Controversies and debates
The safety of AI is not without disagreement. One key tension is the pace of deployment versus the pace of safety enhancement. Critics worry that regulation may slow beneficial innovations, while proponents argue that moving too quickly without adequate safeguards risks real-world harms and reputational damage to the sector. The answer is usually not a choice between speed and safety but a calibrated approach that pairs controlled experimentation with strong risk controls and transparent reporting.
Bias and fairness remain contested terrains. Some critics contend that fairness requires sweeping, data-driven remediations that can degrade performance or reallocate resources in ways that might upset market efficiency. Others insist that ignoring fairness undermines legitimacy and consumer trust, creating long-term costs that surpass any short-term gains. The best practice blends rigorous impact assessments with context-specific fairness goals and ongoing governance.
A subset of criticisms argues that safety regimes are used to push particular political or social agendas under the banner of protection. This line of critique often underestimates the engineering realities of nonlinear AI systems and the real harms that can arise from unsafe deployments. Proponents of safety point to repeatable, empirically validated methods—such as red-teaming, stress testing, and independent audits—as the most reliable way to monitor and improve safety, while allowing innovation to proceed in a structured, accountable manner.

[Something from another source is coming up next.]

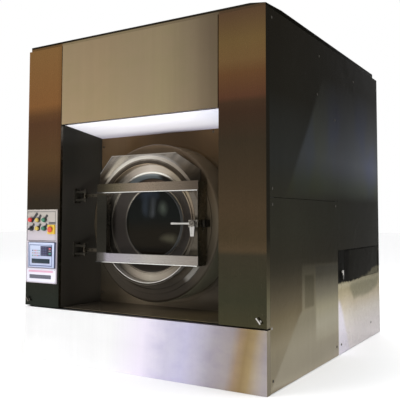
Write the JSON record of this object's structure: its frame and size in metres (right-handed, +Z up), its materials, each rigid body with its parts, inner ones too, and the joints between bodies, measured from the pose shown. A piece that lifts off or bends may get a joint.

Another area of debate concerns dual-use risks and national security. Critics warn that stringent restrictions could hinder legitimate research and commercial activity. Supporters counter that carefully designed controls—targeted at sensitive capabilities and high-risk applications—can reduce the likelihood of abuse without crippling innovation. The overarching aim is to minimize risk to people and institutions while preserving the competitive advantages that responsible AI development can offer to the economy and national interests.